The Commonwealth offered substantial evidence of Appellant’s awareness of the order, including: the testimony of Appellant’s girlfriend, Evelyn Weidman, indicating that she had discussed the implications of a PFA order with Appellant on the night prior to the murder; Weidman’s further testimony that she had overheard a telephone conversation between Appellant and the victim discussing an order against him; and the transcript of the telephone conversation between Appellant and the police in which he acknowledged the existence of a court order restricting his right to see his daughter. Accordingly, upon remand for a new sentencing hearing, I would permit the Commonwealth to present the evidence indicating that Appellant knew he was subject to the PFA order and would require the court to issue proper instructions to the jury indicating the circumstances under which it could find the existence of this aggravating factor.

Mr. Justice NIGRO joins this concurring and dissenting opinion.

. To be precise, these statements would constitute double hearsay: Appellant allegedly made verbal threats to the victim, and the victim repeated the threats to the PFA court. See generally Commonwealth v. Laich, 566 Pa. 19, 777 A.2d 1057 (2001). Appellant's statements to the victim are admissible as party admissions. See id. at 24, 777 A.2d at *3781060; Commonwealth v. Chmiel, 558 Pa. 478, 504, 738 A.2d 406, 420 (1999) , cert. denied, 528 U.S. 1131, 120 S.Ct. 970, 145 L.Ed.2d 841 (2000) . The more difficult issue, discussed infra, involves the admissibility of the victim’s statements to the PFA court.

. The Commonwealth suggests that the evidence in question should be considered reliable because it was contained in a sworn statement. Notably, however, Pennsylvania has not adopted the hearsay exception for public records and reports, see Pa.R.E. 803(8), or the residual exception, see Pa.R.E. 803(24).
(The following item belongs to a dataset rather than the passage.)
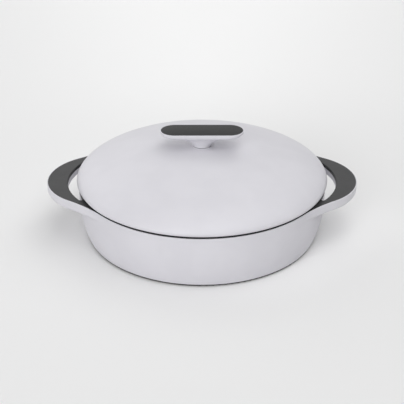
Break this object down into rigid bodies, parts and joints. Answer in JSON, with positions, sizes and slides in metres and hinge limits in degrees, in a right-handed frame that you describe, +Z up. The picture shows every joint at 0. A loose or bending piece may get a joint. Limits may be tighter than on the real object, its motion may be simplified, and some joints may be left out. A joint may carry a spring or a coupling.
{
  "type": "braiser",
  "caption": "Low round enamelled cooking pot with loop handles cast level with its rim and a domed lift-off lid with a bar knob.",
  "frame": {"origin": "centre of the base, on the surface that the pot stands on", "axes": "+Z up, +X through both loop handles, front of the pot towards -Y"},
  "size_m": [0.3806, 0.306, 0.1317],
  "materials": {
    "pale_enamel": "pale grey satin enamel on cast iron",
    "black_enamel": "black matt enamel",
    "knob_enamel": "pale grey satin enamel on cast iron",
    "knob_face": "black matt enamel",
    "seal": "dark silicone rubber",
    "steel": "stainless steel"
  },
  "bodies": {
    "pot": {"pot": "pale_enamel", "pot_black_enamel": "black_enamel"},
    "lid": {"lid": "pale_enamel", "lid_black_enamel": "black_enamel", "knob": "knob_enamel", "knob_black_face": "knob_face", "knob_gasket": "seal", "knob_washer": "steel", "knob_screw": "steel"}
  },
  "joints": [
    {"name": "lid_lift", "type": "slide", "parent": "pot", "child": "lid", "axis": [0, 0, 1], "range_m": [0, 0.12]}
  ]
}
Although Section 6104 of the Judicial Code provides a hearsay exception for public records, the statute refers to "a record of governmental action or inaction," 42 Pa.C.S. § 6104(a), and “a record ... disclosing the existence or nonexistence of facts which have been recorded pursuant to an official duty ...," 42 Pa.C.S. § 6104(b). Thus, a PFA application, even though verified, would not come within the purview of Section 6104.

. A minority of jurisdictions permit the use of statements indicating "ill will” between the defendant and the victim on the theory that such statements are sufficiently probative of the defendant’s intent and motive to overcome the likelihood of unfair prejudice to the defendant. See State v. Alston, 341 N.C. 198, 461 S.E.2d 687, 704 (1995) (rejecting the “strict rule” of Brown, and holding that the murder victim’s statements were properly admitted "pursuant to the state of mind exception to the hearsay rule to show the nature of the victim’s relationship with the defendant”), cert. denied, 516 U.S. 1148, 116 S.Ct. 1021, 134 L.Ed.2d 100 (1996); see also State v. Mayberry, 248 Kan. 369, 807 P.2d 86, 99 (1991) (holding that the murder victim’s statements were not inadmissible hearsay because they were not introduced to prove the truth of the matter asserted, but to show the victim’s state of mind and the discordant nature of her relationship with the defendant). These decisions have been roundly criticized. See infra.

. As the Brown court explained:

When [self-defense] is asserted, a defendant’s assertion that the deceased first attacked him may be rebutted by the extrajudicial declarations of the victim that he feared the defendant, thus rendering it unlikely that the deceased was in fact the aggressor in the first instance.... [W]here defendant seeks to defend on the ground that the deceased committed suicide, evidence that the victim had made statements inconsistent with a suicidal bent are highly relevant. A third situation involves a claim of accidental death .... In such cases the deceased's statements of fear ... (showing he would never go near defendant under any circumstances) are relevant in that they tend to rebut this defense.

Id. at 767 (footnotes omitted).

. The majority's reliance upon Myers to support the admission of the statements in this case is misplaced. See Majority Opinion, at 118. While Myers holds that evidence of previous discord in the marital relationship may be relevant to prove motive, it clearly states that such evidence is subject to hearsay restrictions. See id. at 401, 609 A.2d at 164-65.

. Arguably the Thornton Court's analysis did not accurately reflect the facts of the case: since the appellant had argued self-defense and provocation, see id. at 262, 431 A.2d at 249, the statement may have been admissible as evidence of the victim's state of mind.

. More than one commentator has rioted that a great many homicides involve a victim/defendant relationship of some kind, and, once homicide has ensued, the argument is easily made that the status of the relationship is relevant to the defendant’s intent and motive. See McClellan, State v. Alston, at 1355; Arguello, The Marital Discord Exemption, at 64. Recognizing this danger, the United States Supreme Court has observed that:

[d]eclarations of intention, casting light upon the future, have been sharply distinguished from declarations of memory, pointing backwards to the past. There would be an end, or nearly that, to the rule against hearsay if the distinction were ignored.

Shepard v. United States, 290 U.S. 96, 106, 54 S.Ct. 22, 26, 78 L.Ed. 196 (1933).

. The Rules of Evidence went into effect on October 1, 1998, applicable to all trials, hearings, and proceedings beginning on or after that date. As the hearing on Appellant’s suppression motion was not held until January 5, 1999, and the jury trial commenced immediately thereafter, the Rules of Evidence are controlling. Moreover, Rule 803(3) was assumed to be consistent with the existing decisional law. See Pa.R.E. 803(3) cmt.